— Все шли сами, папа? Никто не сопротивлялся?
— Знаешь, сынок, как извяк охотится на ушана?
— Я видел. Он просто смотрит на ушана, и тот сам ползет в пасть.
— Так и люди. Они шли под колпак, как оглушенные. Но были и такие, на которых Их сила не действовала. Они-то и устроили восстание дисков.
— Что это, диски?
— Такие круги, в которых записана память людей, попавших под колпак. Нашлись храбрецы, похитившие несколько дисков и вернувшие только что околпаченным их сознание. И вот оживленные — их стали называть воскресшими — повели за собой недовольных и разрушили большой колпак на главной площади. Потом им пришлось бежать сюда, за горы. И все они погибли.
— А откуда же мы появились, папа?
— Наши мудрецы говорят, что Они в чем-то ошиблись. Им для утоления голода нужно было все больше людей. Но ум идущих к Ним был вял, душа — покорна. Это были почти не люди. Ведь настоящие люди должны быть свободны. И вот эти вялые души, тупые души начали отравлять огромный мозг. И чем больше Они поглощали таких, тем сильнее болел этот мозг. В конце концов Они решили проглотить всех оставшихся. Как то тихим солнечным утром… Впрочем, там всегда тихая ясная погода. Так вот, однажды утром все разом получили приказ. И сотни тысяч… Представь себе, сотни тысяч ушанов выстраиваются в очереди к сотне извяков — колпаков было не больше сотни. Топтали слабых, чтобы скорее войти в пасть. Никто не ел, не спал. Через несколько дней такого ужаса некоторые стали приходить в себя. Сначала пелена спала с глаз немногих. Потом их число стало расти. Они побежали. Так несколько тысяч мужчин, женщин и детей спаслись. Сюда не доходят Их щупальца. Но те из нас, кто пытался проникнуть туда, взглянуть на свой дом, больше не возвращались.
— Как же получается: где никто не живет, там тепло, и сухо, и много еды, а здесь, где живут люди, только болота и едкий туман. Так будет всегда?
— Кто знает, сын. Поел немного? Отдохнул? Тогда пойдем, нас ждут.
— Отчего иные столь трепетно чтут кровопийцу Катапо? — спросил Игельник. — Судя по словам Димы, немало тех, кто любил его тень до сладостной дрожи.
— Психология толпы, — начал развивать мысль Дамианидис, — темна и загадочна. Но один ее механизм хорошо известен. Человек, попавший на социальное дно — от отчаяния ли, от тоски непроходящей, — передоверяет вождю свою личность, облокачивается на мощный дух и сильную волю учителя. И сам в тот миг чувствует себя сильным, мощным, великим. И горячие гордые слезы сверкают в слепых глазах, и от счастья перехватывает дыхание, и сама смерть в радость, если она угодна кумиру. Этот механизм переноса — опора многих деспотий.
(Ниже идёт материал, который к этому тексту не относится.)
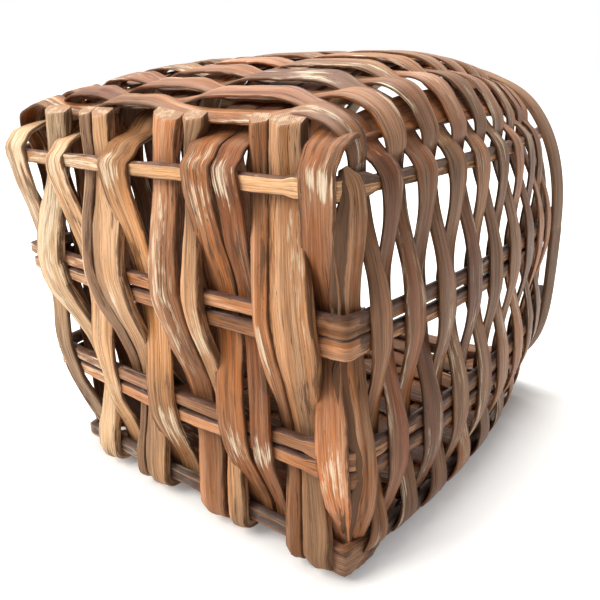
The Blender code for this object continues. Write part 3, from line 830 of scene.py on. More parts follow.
def wood(name, middle, seed, bark=None, streaks=0.75, cracks=0.9, pits=0.55, rough=(0.50, 0.72)):
    """Riven wood, with bark where the piece is marked with it."""
    colours = bpy.context.scene.basket_colours
    material = bpy.data.materials.new(name)
    material.use_nodes = True
    tree = material.node_tree
    shader = tree.nodes["Principled BSDF"]
    shader.inputs["Specular IOR Level"].default_value = WOOD_SHEEN
    where = {"Grain": add(tree, "ShaderNodeUVMap", uv_map="Grain").outputs[0],
             "Seed": (seed * 3.71, seed * 1.37, seed * 7.13)}
    grain = placed_group(tree, "Riven grain", grain_group, {
        **where, "Middle": middle, "Light": mixed(middle, colours.cream, LIGHT_SHARE),
        "Dark": mixed(middle, colours.umber, DARK_SHARE),
        "Streaks": streaks, "Cracks": cracks, "Pits": pits})
    shift = between(tree, mark(tree, "tone"), -1.0, 1.0, DARKEST_TONE, LIGHTEST_TONE)
    colour, height = scaled(tree, grain["Colour"], shift), grain["Height"]
    if bark is not None:
        skin = placed_group(tree, "Rod bark", bark_group, {
            **where, "Bark": bark, "Scar": mixed(bark, colours.cream, 0.35),
            "Dark": mixed(bark, colours.umber, 0.75)})
        edge = cloud(tree, stretched(tree, where["Grain"], (300.0, 40.0, 0.0), where["Seed"]))
        torn = sums(tree, "ADD", mark(tree, "bark"), sums(tree, "SUBTRACT", edge, 0.5))
        share = between(tree, torn, 0.40, 0.60)
        colour = blended(tree, share, colour, skin["Colour"])
        height = sums(tree, "ADD", product(tree, height, sums(tree, "SUBTRACT", 1.0, share)),
                      product(tree, skin["Height"], share))
    wear = placed_group(tree, "Wear, grime and shade", wear_group, {
        **where, "Colour": colour, "Worn Colour": (*colours.cream, 1.0),
        "Grime And Shade Colour": (*colours.umber, 1.0), "Worn": mark(tree, "worn"), "Grime And Shade": mark(tree, "dark")})
    feed(tree, shader.inputs["Base Color"], wear["Colour"])
    dry = sums(tree, "ADD", grain["Dry"], product(tree, wear["Worn"], 0.5), clamp=True)
    feed(tree, shader.inputs["Roughness"], between(tree, dry, 0.0, 1.0, *rough))
    raised(tree, shader, WOOD_RELIEF, WOOD_RELIEF_DEPTH, height)
    return material


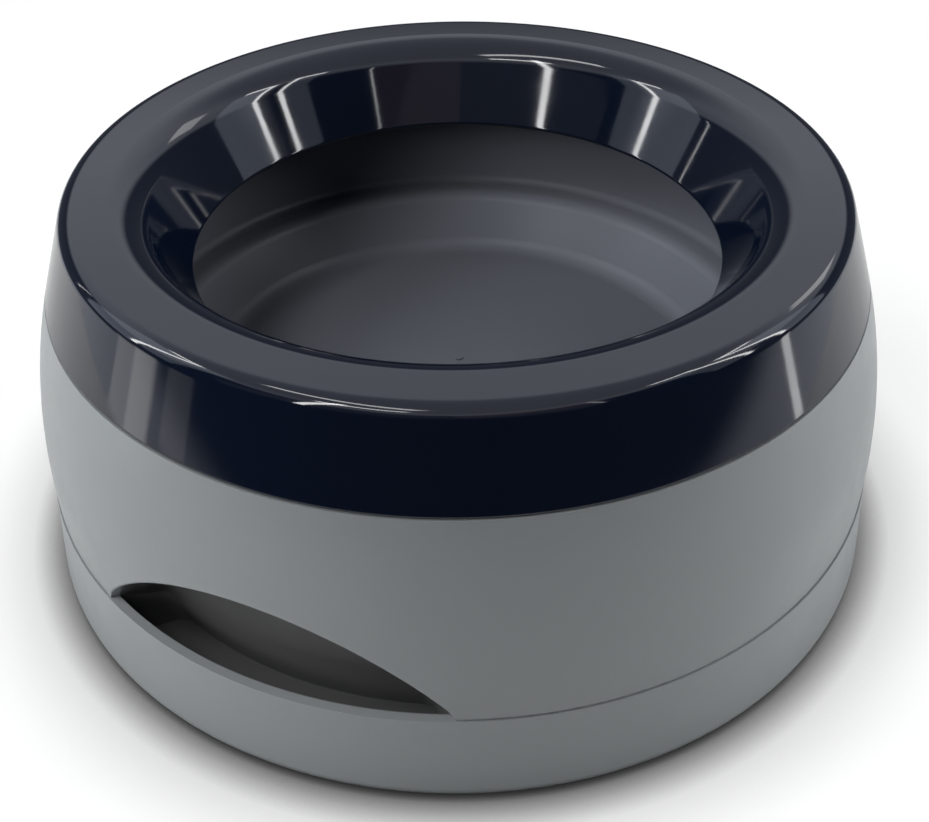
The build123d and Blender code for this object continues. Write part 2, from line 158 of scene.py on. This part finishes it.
def lathe(profile):
    """Points and faces of a closed (radius, height) outline turned about the Z axis."""
    size = len(profile)
    verts, faces = [], []
    for c in range(TURNS):
        angle = math.radians(360 * c / TURNS)
        verts += [(r * math.cos(angle), r * math.sin(angle), z) for r, z in profile]
    for c in range(TURNS):
        d = (c + 1) % TURNS
        for i in range(size):
            j = (i + 1) % size
            faces.append([c * size + i, d * size + i, d * size + j, c * size + j])
    return verts, faces


def upright_slab(outline, thickness, angle):
    """A flat rib: a (radius, height) outline at an angle, with a thickness."""
    turn = math.radians(angle)
    out_x, out_y = math.cos(turn), math.sin(turn)
    verts = []
    for side in (-thickness / 2, thickness / 2):
        verts += [(r * out_x - side * out_y, r * out_y + side * out_x, z) for r, z in outline]
    n = len(outline)
    faces = [list(range(n)), [n + i for i in reversed(range(n))]]
    faces += [[i, n + i, n + (i + 1) % n, (i + 1) % n] for i in range(n)]
    return verts, faces


def offset_line(points, distance):
    """An open outline moved sideways, to its left as it runs."""
    normals = []
    for a, b in zip(points, points[1:]):
        run = (Vector(b) - Vector(a)).normalized()
        normals.append(Vector((-run.y, run.x)))
    out = [Vector(points[0]) + normals[0] * distance]
    for corner, n1, n2 in zip(points[1:], normals, normals[1:]):
        bisector = (n1 + n2).normalized()
        out.append(Vector(corner) + bisector * (distance / bisector.dot(n1)))
    out.append(Vector(points[-1]) + normals[-1] * distance)
    return [tuple(p) for p in out]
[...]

— Что ж, катапизм — неизбежная ступенька к низвержению народа, нации, культуры в пропасть? — задумчиво произнес Игельник.
Дамианидис не ответил.
— Даже так, — продолжал Игельник. — колпаки, кивалы, умирающие души, раздавленная воля — все это преддверие к коллективной свалке Нуса.
— Но начинается все, — подхватил Евгений, — с наивной и свирепой веры в бандита, растлителя народа. Потому радетели колпаков так цепко, так яростно держатся за труп, за тень, за дорогой образ… Осколки катапизма разлетелись и отравили многие умы и души. Эта болезнь пострашнее рака. Излечиться от нее, да еще самим, без помощи извне… Какая нужна решимость! А помочь некому.
— Да… Кстати, где Дима? Он давно должен быть здесь.
Родчин неподвижно глядел перед собой.
— И ты все это видишь и понимаешь? — спросил он наконец.
— Естественно, — ответил Нус.
— Зачем ты мне все это показал?
— Ведь это — часть моей истории, зачем же скрывать ее от тебя, прилежного студента. Признаюсь, я ощутил вдруг, что мне хочется туда, за горы.
— Что же мешает тебе распространиться и на болота? Может быть, жалость к этим людям?
Нус молчал. Потом сказал с нажимом, но без привычного пафоса:
— Я никого не жалею. Моя история прекрасна. Ни один год не потерян, ни один день не прошел впустую. А погибшие… Их мне не жаль. — И, как бы убеждая себя: — Чего жалеть — обыкновенный мусор истории. А история — прекрасна!